A layer of pebbles on top of the potting mix in your pot can help retain moisture longer. You can use a layer of decorative pebbles to make your indoor plant look good and to slow down evaporation. Not required though – again, personal preference.

Should I keep my indoor plant in the pot I bought it in?

When you buy an indoor plant from a garden centre, the pot is a growing pot. These pots are meant to be temporary homes for your plants, not a permanent home. Plants kept in these pots long-term become root-bound and run out of room to grow their roots. This in turn will stunt their growth, makes it hard to water them properly and makes them more susceptible to diseases.

After your new acquisition has settled in to its new home, you might want to repot your plant into a pot slightly bigger than the existing pot. This will allow room for your plant’s roots to grow and in turn your indoor plant.

Pots should always have drainage holes to help the soil dry after watering. The addition of a saucer will allow you to water your indoor plant thoroughly without worrying about damaging your carpet or table.

What is the best water for indoor plants?
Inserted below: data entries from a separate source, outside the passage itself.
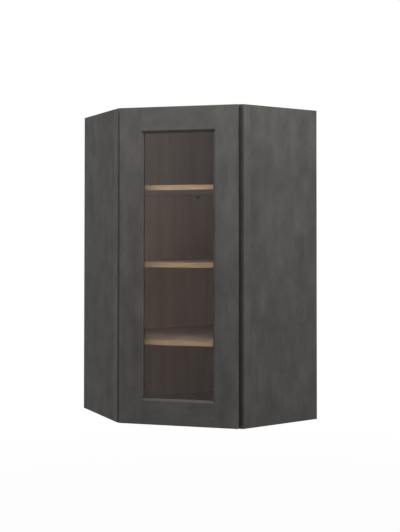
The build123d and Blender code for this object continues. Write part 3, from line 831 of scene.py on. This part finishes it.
def make_world(studio):
    """Even light from all round, seen as plain white."""
    world = bpy.data.worlds.new("studio")
    bpy.context.scene.world = world
    world.use_nodes = True
    tree = world.node_tree
    even = tree.nodes["Background"]
    even.inputs["Color"].default_value = WHITE
    even.inputs["Strength"].default_value = studio.room_light
    white = new_node(tree, "ShaderNodeBackground", {"Color": WHITE, "Strength": 1.0}).outputs[0]
    mix = new_node(
        tree, "ShaderNodeMixShader", {0: seen_rays(tree), 1: even.outputs[0], 2: white})
    tree.links.new(mix.outputs[0], tree.nodes["World Output"].inputs["Surface"])


def make_lamp(name, place, target, width, power):
    """Large soft lamp that looks at a point of the cabinet."""
    lamp = bpy.data.lights.new(name, "AREA")
    lamp.shape = "SQUARE"
    lamp.size = width
    lamp.energy = power
    holder = bpy.data.objects.new(name, lamp)
    place_and_aim(holder, place, Vector(target) - Vector(place))
    return lamp


def make_camera(studio):
    """Camera at the photograph's place and angle."""
    lens = bpy.data.cameras.new("camera")
    lens.sensor_width = SENSOR_WIDTH
    lens.lens = studio.camera_lens
    lens.shift_x, lens.shift_y = studio.camera_shift
    camera = bpy.data.objects.new("camera", lens)
    turn, tilt = studio.camera_turn, studio.camera_tilt
    ahead = (math.cos(tilt) * math.cos(turn), math.cos(tilt) * math.sin(turn), math.sin(tilt))
    place_and_aim(camera, studio.camera_place, Vector(ahead))
    bpy.context.scene.camera = camera


def place_and_aim(holder, place, ahead):
    """Puts a lamp or the camera at its place in the scene, upright and looking ahead."""
    holder.location = place
    holder.rotation_mode = "QUATERNION"
    holder.rotation_quaternion = ahead.to_track_quat("-Z", "Y")
    bpy.context.scene.collection.objects.link(holder)


# Operators


class CABINET_OT_stained_boards(bpy.types.Operator):
    """Finishes the sides, the face frame, the door's members and its glazing beads in grey stain."""

    bl_idname = "cabinet.stained_boards"
    bl_label = "Stained boards"

    def execute(self, context):
        for seed, (name, grain) in enumerate(STAINED.items(), FIRST_STAINED_SEED):
            paint_nodes([name], stained_wood(name, grain, seed))
        return {"FINISHED"}


class CABINET_OT_plywood_panels(bpy.types.Operator):
    """Finishes the decks, backs, hanging rails and cleat in pale wood."""

    bl_idname = "cabinet.plywood_panels"
    bl_label = "Plywood panels"

    def execute(self, context):
        wood = context.scene.cabinet_wood
        for seed, (name, grain) in enumerate(PLYWOOD.items(), FIRST_PLYWOOD_SEED):
            paint_nodes([name], natural_wood(name, grain, seed, wood.bare_pale, wood.bare_deep))
        return {"FINISHED"}


class CABINET_OT_shelves(bpy.types.Operator):
    """Finishes the shelf boards and their edge strips in clear lacquered wood."""

    bl_idname = "cabinet.shelves"
    bl_label = "Shelves"

    def execute(self, context):
        wood = context.scene.cabinet_wood
        for seed, shelf in enumerate(SHELVES, FIRST_SHELF_SEED):
            for name, seed_step, pale, deep in (
                (shelf + "_board", 0, wood.natural_pale, wood.natural_deep),
                (shelf + "_edge", EDGE_SEED_STEP, wood.edge_pale, wood.edge_deep),
            ):
                paint_nodes([name], natural_wood(name, ACROSS_FRONT, seed + seed_step, pale, deep))
        return {"FINISHED"}


class CABINET_OT_glass(bpy.types.Operator):
    """Gives the door's pane clear glass with faint finger marks."""

    bl_idname = "cabinet.glass"
    bl_label = "Glass"

    def execute(self, context):
        tint = toned(context.scene.cabinet_fittings.glass_colour)
        paint_nodes(["glass_pane"], clear_material(
            "glass", GLASS_DUST_AMOUNT, tint, GLASS_DUST, GLASS_ROUGHNESS,
            Transmission_Weight=1.0, IOR=GLASS_BENDING))
        return {"FINISHED"}


class CABINET_OT_hinges(bpy.types.Operator):
    """Gives the hinges, the shelf pins and the glazing brads their plated steel."""

    bl_idname = "cabinet.hinges"
    bl_label = "Hinges and pins"

    def execute(self, context):
        nickel = context.scene.cabinet_fittings.steel_colour
        zinc = context.scene.cabinet_fittings.zinc_colour
        spring = [SPRING_SHADE * part for part in nickel]
        pressed = plated_steel("pressed_nickel", nickel, roughness=0.28, scratch=(90.0, 90.0, 900.0))
        turned = plated_steel("turned_nickel", nickel, roughness=0.2, scratch=(900.0, 900.0, 60.0))
        sprung = plated_steel("sprung_steel", spring, roughness=0.24, scratch=(60.0, 60.0, 1200.0))
        wire = plated_steel("zinc_wire", zinc, roughness=0.34, scratch=(700.0, 700.0, 700.0))
        for hinge in HINGES:
            paint_nodes([hinge + part for part in ("_cup", "_arm", "_plate")], pressed)
            paint_nodes([hinge + "_pin"], turned)
            paint_nodes([hinge + "_spring"], sprung)
        paint_nodes([shelf + "_pins" for shelf in SHELVES], turned)
        paint_nodes(["glazing_brads"], wire)
        return {"FINISHED"}


class CABINET_OT_screws(bpy.types.Operator):
    """Makes the zinc-plated wood screws with cross recesses, of the face frame and the hinges."""

    bl_idname = "cabinet.screws"
    bl_label = "Screws"

    def execute(self, context):
        colour = context.scene.cabinet_fittings.zinc_colour
        zinc = plated_steel("zinc_screw", colour, roughness=0.3, scratch=(800.0, 800.0, 800.0))
        for node, body in SCREWS.items():
            fitted_piece(node, body, screw_at, zinc)
        return {"FINISHED"}


class CABINET_OT_bumpers(bpy.types.Operator):
    """Makes the two domed bumpers of clear soft plastic on the door's back."""

    bl_idname = "cabinet.bumpers"
    bl_label = "Door bumpers"

    def execute(self, context):
        plastic = clear_material(
            "clear_plastic", PLASTIC_DUST_AMOUNT, PLASTIC_COLOUR, PLASTIC_DUST, PLASTIC_ROUGHNESS,
            Transmission_Weight=PLASTIC_CLEARNESS, IOR=PLASTIC_BENDING)
        fitted_piece("door_bumpers", "door", bumper_at, plastic)
        return {"FINISHED"}


class CABINET_OT_stage(bpy.types.Operator):
    """Makes the floor, the light from all round, the lamps and the camera."""

    bl_idname = "cabinet.stage"
    bl_label = "Stage"

    def execute(self, context):
        studio = context.scene.cabinet_studio
        make_floor(studio)
        make_world(studio)
        lamps = {
            name: make_lamp(name + "_lamp", *setting, getattr(studio, name + "_power"))
            for name, setting in LAMPS.items()}
        lamps["haze"].shape = "DISK"
        lamps["haze"].spread = HAZE_SPREAD
        make_camera(studio)
        context.scene.view_settings.view_transform = "Standard"
        return {"FINISHED"}


class CABINET_PT_panel(bpy.types.Panel):
    """Lists the cabinet's settings and pieces."""

    bl_label = "Corner wall cabinet"
    bl_idname = "CABINET_PT_panel"
    bl_space_type = "VIEW_3D"
    bl_region_type = "UI"
    bl_category = "Cabinet"

    def draw(self, context):
        scene = context.scene
        for title, settings in (
            ("Wood", scene.cabinet_wood),
            ("Fittings", scene.cabinet_fittings),
            ("Studio", scene.cabinet_studio),
        ):
            box = self.layout.box()
            box.label(text=title)
            for name in type(settings).__annotations__:
                box.prop(settings, name)
        for operator in OPERATORS:
            self.layout.operator(operator.bl_idname)


SETTINGS = {
    "cabinet_wood": CabinetWood,
    "cabinet_fittings": CabinetFittings,
    "cabinet_studio": CabinetStudio,
}
OPERATORS = (
    CABINET_OT_stained_boards,
    CABINET_OT_plywood_panels,
    CABINET_OT_shelves,
    CABINET_OT_glass,
    CABINET_OT_hinges,
    CABINET_OT_screws,
    CABINET_OT_bumpers,
    CABINET_OT_stage,
)


def register():
    """Registers the classes and hangs the settings on the scene."""
    for item in (*SETTINGS.values(), *OPERATORS, CABINET_PT_panel):
        bpy.utils.register_class(item)
    for name, settings in SETTINGS.items():
        setattr(bpy.types.Scene, name, PointerProperty(type=settings))


def unregister():
    """Takes the settings and the classes away again."""
    for name in SETTINGS:
        delattr(bpy.types.Scene, name)
    for item in (CABINET_PT_panel, *reversed(OPERATORS), *SETTINGS.values()):
        bpy.utils.unregister_class(item)


def main():
    """Builds the looks."""
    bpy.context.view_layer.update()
    register()
    for operator in OPERATORS:
        group, name = operator.bl_idname.split(".")
        getattr(getattr(bpy.ops, group), name)()


if __name__ == "__main__":
    main()
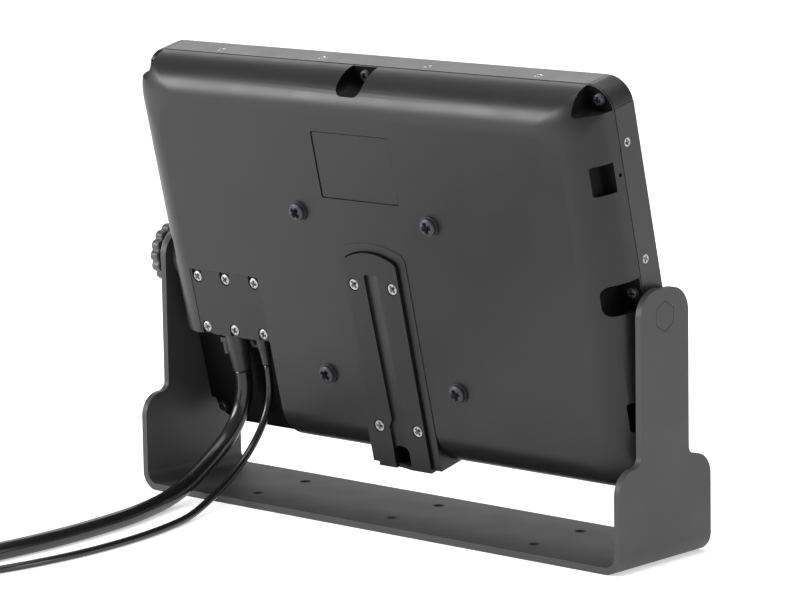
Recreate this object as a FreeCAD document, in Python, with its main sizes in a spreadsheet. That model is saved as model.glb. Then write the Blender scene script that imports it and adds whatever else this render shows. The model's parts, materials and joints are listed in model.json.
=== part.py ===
import FreeCAD, Part
import Sketcher
import math
import os

from FreeCAD import Placement, Rotation, Vector

# A chartplotter display on its U-bracket: a shallow housing with a screen in front, clamped between the
# bracket's two arms by a hexagonal pivot on one side and a hand knob on the other. Millimetres.
#
# Frame: +Z up, the bracket's base stands on z = 0, +X is along the width, and the screen looks towards -Y.
# The pieces of the display are drawn upright about the pivot axis, with x across, y backwards and z up,
# and their placement then leans them back and lifts them to the pivot's height.

DIMENSIONS = [
    # the U-bracket
    ("bracket_span", 275.0),
    ("bracket_gauge", 3.0),
    ("bracket_depth", 60.0),
    ("bracket_height", 114.5),
    ("bend_radius", 8.0),
    ("arm_width", 31.0),
    ("arm_round", 11.0),
    ("shoulder_height", 43.0),
    ("shoulder_round", 10.0),
    ("neck_round", 4.2),
    ("base_hole_pitch", 80.0),
    ("base_hole_rows", 30.0),
    ("base_hole_radius", 2.5),
    # the pivot
    ("pivot_height", 103.0),
    ("lean", 13.0),
    ("stud_radius", 3.0),
    ("insert_bore", 3.05),
    ("insert_radius", 4.5),
    ("clearance_radius", 3.4),
    ("hexagon_flats", 11.0),
    # the display housing
    ("half_width", 131.5),
    ("top_edge", 99.5),
    ("bottom_edge", -76.5),
    ("corner_round", 11.0),
    ("front_face", -8.5),
    ("seam", 3.8),
    ("rear_face", 22.0),
    ("rail_wall", 1.5),
    ("lip_width", 6.0),
    ("lip_gauge", 1.2),
    ("glass_gauge", 1.8),
    ("chassis_half_width", 129.9),
    ("chassis_top", 97.9),
    ("chassis_bottom", -74.9),
    ("chassis_front", -4.8),
    ("web_front", 0.8),
    ("web_gauge", 1.4),
    ("chassis_rear", 3.2),
    ("cover_wall", 2.2),
    ("pocket_floor", 4.8),
    ("pocket_wall", 1.6),
    ("screen_half_width", 114.7),
    ("screen_half_height", 74.5),
    ("screen_middle", 11.5),
    ("panel_front", -4.6),
    ("panel_gauge", 2.8),
    ("tray_gauge", 0.8),
    # fasteners
    ("rail_screw_head", 1.9),
    ("rail_screw_shank", 1.0),
    ("cover_screw_head", 2.4),
    ("cover_screw_shank", 1.25),
    ("vesa_pitch", 75.0),
    ("vesa_screw_head", 4.0),
    ("vesa_screw_shank", 1.95),
    # the stand rail, the connector bay and the knob
    ("stand_width", 30.0),
    ("stand_boss_width", 39.4),
    ("stand_face", 24.0),
    ("bay_inner", 70.5),
    ("bay_roof", -27.0),
    ("bay_floor", 7.0),
    ("hatch_outer", 112.5),
    ("hatch_top", 3.6),
    ("hatch_gauge", 1.5),
    ("hatch_sink", 1.0),
    ("hatch_seat", 2.9),
    ("knob_radius", 14.6),
    # the cords
    ("video_cord", 7.6),
    ("power_cord", 3.3),
]

doc = FreeCAD.newDocument("chartplotter_display")
sheet = doc.addObject("Spreadsheet::Sheet", "Sizes")
for row, (alias, value) in enumerate(DIMENSIONS, start=1):
    sheet.set("A%d" % row, alias)
    sheet.set("B%d" % row, str(value))
    sheet.setAlias("B%d" % row, alias)
doc.recompute()

SIZE = dict(DIMENSIONS)
ALIASES = sorted(SIZE, key=len, reverse=True)
nodes = []


# ---- helpers -----------------------------------------------------------------------------------------

def formula(text):
    """Point each alias in an expression at the spreadsheet."""
    words = "".join(letter if letter.isalnum() or letter == "_" else " " for letter in text).split()
    for word in sorted(set(words), key=len, reverse=True):
        if word in SIZE:
            text = text.replace(word, "\0%d\0" % ALIASES.index(word))
    for index, alias in enumerate(ALIASES):
        text = text.replace("\0%d\0" % index, "Sizes." + alias)
    return text


def bind(item, prop, value):
    """Set a property to a number, or bind it to an expression in the sheet's aliases."""
    if isinstance(value, str):
        item.setExpression(prop, formula(value))
    else:
        setattr(item, prop, value)


def place(item, at, turn=None):
    """Place a shape: each of the three coordinates is a number or an expression."""
    rotation = turn if turn is not None else Rotation()
    numbers = [0.0 if isinstance(part, str) else float(part) for part in at]
    item.Placement = Placement(Vector(*numbers), rotation)
    for axis, part in zip("xyz", at):
        if isinstance(part, str):
            item.setExpression("Placement.Base." + axis, formula(part))
    return item


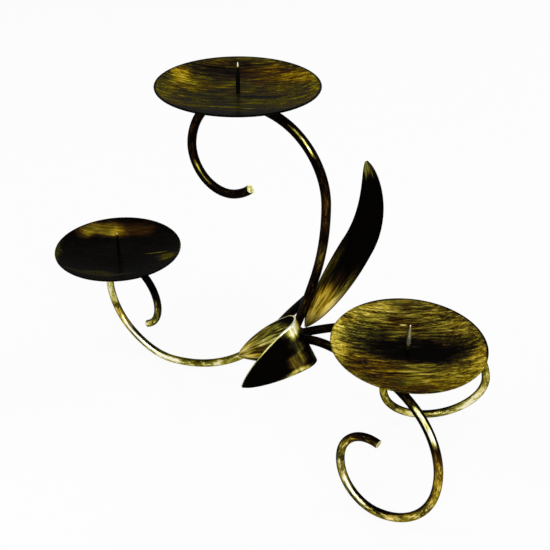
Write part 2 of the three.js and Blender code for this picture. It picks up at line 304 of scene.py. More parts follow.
# The tall leaf's bends are written as a bar's are, and the sizes of both are in mm.
tallLeaf = {
    "azimuth": 16, "lean": 0, "heading": 64.2,
    "bendsBefore": [], "bendsAfter": [[1300, -3.4], [77, -41.4]],
    "width": 19.0, "curl": 60, "leastCurl": 6, "facing": [0.5, -0.74, 0.45], "fullness": 0.55,
}
foldedLeaf = {
    "axis": [-0.51, -0.06, 0.858], "backWay": [-0.848, -0.128, -0.514],
    "backLength": 56.5, "frontLength": 43.5, "bendRadius": 8.2, "opening": 48,
    "width": 32.7, "fullness": 0.7, "backDrop": 3.9, "frontDrop": 5.2,
}
leaf = {"sheet": 1.2, "tipWidth": 1.6, "along": 150, "across": 34, "edgePoints": 5}


def unit(v):
    v = np.asarray(v, float)
    return v / np.linalg.norm(v, axis=-1, keepdims=True)


# Half the width is half of width * sin(pi s) ** fullness, and never less than the tip's.
def halfWidth(s, width, fullness):
    return np.maximum(leaf["tipWidth"], width * np.sin(math.pi * np.clip(s, 0, 1)) ** fullness) / 2


# A trough: a centre line of two bends, and at each point an arc across it that opens
# towards the facing direction. The arc's half angle is curl * sqrt(sin(pi s)) + leastCurl.
def tallLeafPlace(s, a):
    total = barLength(tallLeaf)
    station = s[:, 0]
    nearby = 0.01
    point = centreLine(tallLeaf, station * total)[0][:, None]
    ahead = centreLine(tallLeaf, np.minimum(station + nearby, 1) * total)[0]
    behind = centreLine(tallLeaf, np.maximum(station - nearby, 0) * total)[0]
    along = unit(ahead - behind)
    facing = np.array(tallLeaf["facing"])
    towards = unit(facing - (along @ facing)[:, None] * along)
    across = np.cross(towards, along)[:, None]
    towards = towards[:, None]
    fullCurl, leastCurl = math.radians(tallLeaf["curl"]), math.radians(tallLeaf["leastCurl"])
    curl = fullCurl * np.sin(math.pi * np.clip(s, 0, 1)) ** 0.5 + leastCurl
    r = (halfWidth(s, tallLeaf["width"], tallLeaf["fullness"]) / np.sin(curl))[..., None]
    angle = (a * curl)[..., None]
    point = point + r * np.sin(angle) * across + r * (1 - np.cos(angle)) * towards
    return point, towards * np.cos(angle) - across * np.sin(angle)


# Turns a direction about an axis: v cos + (axis x v) sin + axis (axis . v) (1 - cos).
def turned(v, axis, angle):
    c, k = np.cos(angle)[:, None], np.sin(angle)[:, None]
    return v * c + np.cross(axis, v) * k + axis * (axis @ v) * (1 - c)


# Two straight halves joined by a tight bend about the axis, every cross line parallel to it.
# Each half's middle drops along the axis in proportion to its distance from the bend.
def foldedLeafPlace(s, a):
    spec = foldedLeaf
    axis = unit(spec["axis"])
    back = np.array(spec["backWay"])
    back = unit(back - (back @ axis) * axis)
    turn = math.radians(180 - spec["opening"])
    bend = spec["bendRadius"] * turn
    total = spec["backLength"] + bend + spec["frontLength"]
    past = s[:, 0] * total - spec["backLength"]
    angle = np.clip(past, 0, bend) / spec["bendRadius"]
    side = np.cross(axis, turned(-back, axis, -angle))
    frontWay = turned(-back, axis, np.full(len(s), -turn))
    point = side * spec["bendRadius"] - back * np.minimum(past, 0)[:, None]
    point = point + frontWay * np.maximum(past - bend, 0)[:, None]
    drop = np.where(past < 0, -spec["backDrop"] * past / spec["backLength"],
                    spec["frontDrop"] * past / (total - spec["backLength"]))
    offset = a * halfWidth(s, spec["width"], spec["fullness"]) - drop[:, None]
    point = point[:, None] + axis * offset[..., None]
    return point, np.broadcast_to(-side[:, None], point.shape)


# The sheet is a loop of points at every station: over one face, round one edge, back over the
# other face and round the other edge. Edge points lie at half a sheet times the sine of an
# angle, and are drawn in by half a sheet times one less its cosine. The attribute holds the
# station, the way across and the face.
def makeLeaf(name, node, place):
    half = leaf["sheet"] / 2
    across = np.linspace(-1, 1, leaf["across"])
    side, level = np.ones(leaf["edgePoints"]), np.ones(leaf["across"])
    edge = np.linspace(-math.pi / 2, math.pi / 2, leaf["edgePoints"] + 2)[1:-1]
    face = np.concatenate([level, -np.sin(edge), -level, np.sin(edge)])
    inset = np.concatenate([0 * level, 1 - np.cos(edge), 0 * level, 1 - np.cos(edge)])
    s, a = np.meshgrid(np.linspace(0, 1, leaf["along"]),
                       np.concatenate([across, side, across[::-1], -side]), indexing="ij")
    point, normal = place(s, a)
    inwards = unit(point.mean(1, keepdims=True) - point)
    rings = point + normal * (face * half)[:, None] + inwards * (inset * half)[:, None]
    marks = np.stack([s, a, np.broadcast_to(face, s.shape)], -1)
    placed = fitToNode(rings * mm, node)
    obj = ringSurface(name, placed, {"leaf": marks})
    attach(obj, "root")
    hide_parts(node)
    return obj


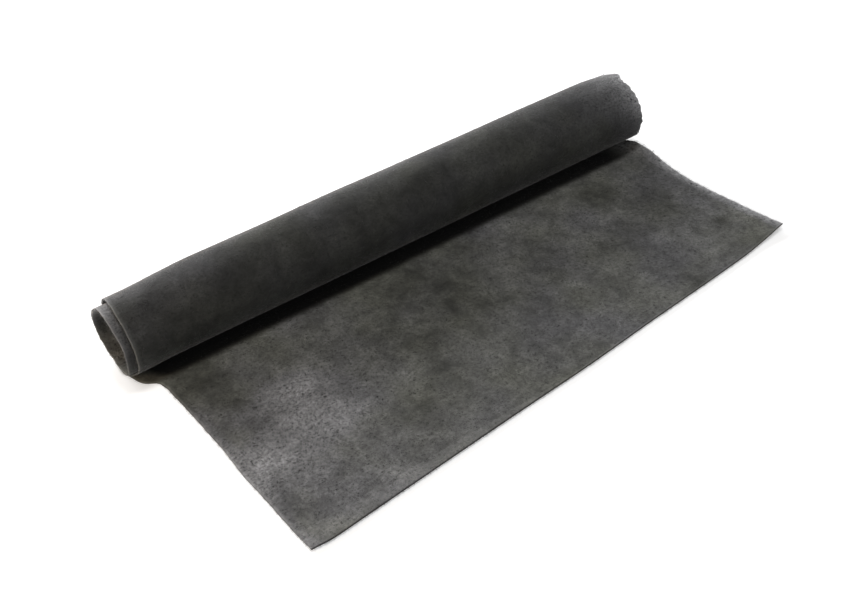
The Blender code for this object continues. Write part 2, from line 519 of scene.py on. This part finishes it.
# How far the turns stand out from a true spiral
def woundSwell(x, angle, turn):
    around = Vector((
        x / wound["swellSize"],
        math.cos(angle) * wound["swellRound"],
        math.sin(angle) * wound["swellRound"],
    ))
    place, height = x - leftX, -math.cos(angle)
    swell = wound["swell"] * noise.noise(around) * eased(height, *wound["swellHeights"])
    sag = wound["endSag"] * eased(place, *wound["endSagPlaces"]) * eased(height, *wound["endSagHeights"])
    leftSag = wound["leftSag"] * eased(place, *wound["leftSagPlaces"])
    innerSag = eased(place, *wound["innerSagPlaces"]) * eased(turn, *wound["innerSagTurns"])
    leftSag += wound["innerSag"] * innerSag
    rise = wound["rise"] * eased(place, *wound["riseStart"]) * eased(place, *wound["riseEnd"])
    foot = wound["foot"] + (wound["footLeft"] - wound["foot"]) * eased(place, *wound["footLeftPlaces"])
    foot += (wound["footRight"] - wound["foot"]) * eased(place, *wound["footRightPlaces"])
    away = (math.degrees(angle) % 360 - wound["footAt"]) / wound["footSpread"]
    foot *= math.exp(-(away**2))
    return swell - sag + foot + (rise - leftSag) * eased(height, *wound["sideHeights"])


# From the flat sheet (share, along, depth from the outer or lower face) to where it lies
def layOnFloor(point):
    share, along, depth = point
    return Vector((xAt(share, along), axisY + along, depth + lapLift(share, along)))


def layOnRoll(point):
    share, along, depth = point
    x = xAt(share, along)
    if along <= 0:
        return Vector((x, axisY + along, depth))
    turn = along / circumference
    angle = 2 * math.pi * turn
    radius = rollRadius - sheet["pitch"] * turn + woundSwell(x, angle, turn)
    height = axisHeight - radius * math.cos(angle)
    if turn < wound["flatTurn"]:
        height = max(height, 0)
    outer = Vector((x, axisY + radius * math.sin(angle), height))
    return outer + depth * Vector((0, -math.sin(angle), math.cos(angle)))


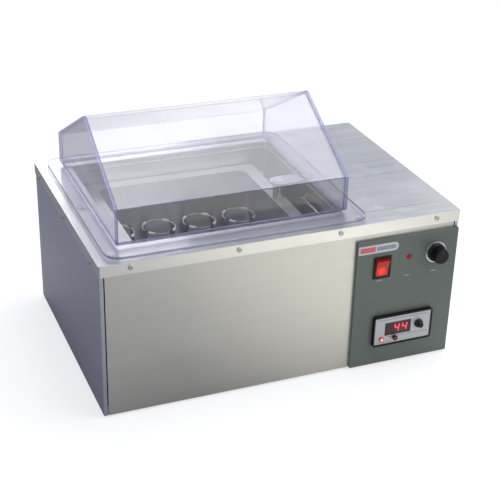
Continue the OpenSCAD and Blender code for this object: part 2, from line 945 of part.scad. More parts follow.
module indicator_lamps() {
  color("red") {
    lamp(lamp_x, lamp_z, panel_y, 4.1, 3.1, 14);
    lamp(unit_lamp_x, unit_lamp_z, plate_front, 3.6, 2.8, 3);
  }
}

module speed_dial() {
  color("silver")
    difference() {
      bar_y(knob_x, [panel_y - dial_t, panel_y], knob_z, dial_r);
      bar_y(knob_x, [panel_y - 2, panel_y + 1], knob_z, 3.6);
    }
}

module speed_potentiometer() {
  color("goldenrod")
    difference() {
      union() {
        bar_y(knob_x, [panel_back, panel_back + 12], knob_z, 12);
        bar_y(knob_x, [panel_y - 4.5, panel_back + e], knob_z, 3.5);
        translate([knob_x, panel_y - dial_t, knob_z])
          rotate([90, 0, 0])
            cylinder(h = 2.2, r = 6.4, $fn = 6);
        block([knob_x - 8, knob_x + 8], [panel_back + 4, panel_back + 5.5], [knob_z - 18, knob_z - 8]);
      }
      bar_y(knob_x, [panel_y - 5, panel_back + 10], knob_z, 3.05);
    }
}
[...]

Let’s keep it simple, whatever is available and clean! However, there are a few things to think about.

Imagine jumping under a cold shower or pouring hot water over your toes. Doesn’t sound like a comfortable experience! Your indoor plants don’t like cold or hot water on their roots either. So, water at a temperature that feels comfortable on the back of your hand is best.

Some plants don’t like the level of chlorine in modern domestic homes. I have never had a problem using tap water but if you want to lessen the amount of chlorine in tap water, run the water fast into the jug (the more bubbles in the flow the better) and allow it to stand for 24 hours.

If you can collect rainwater, great, this is probably the best water for your indoor plants.

Seriously, don’t stress, your indoor plant will appreciate you getting the frequency of watering right over the type of water in most cases.

A word of warning, neither you nor your indoor plants, will appreciate the odor that comes from rotten milk if you dump left over coffee into its pot – phew!

How to water indoor plants without making a mess?

When it comes to watering indoor plants, there are many different ways. The best way to avoid making a mess is to use a saucer or use a water bath.

How to water indoor plants while on holidays?

Better Homes and Gardens has 4 excellent ideas for watering indoor plants and keeping them healthy while you are enjoying a break.

Conclusion

So, there you have it. Watering indoor plants – the basics and more.
Remember, life is better with indoor plants!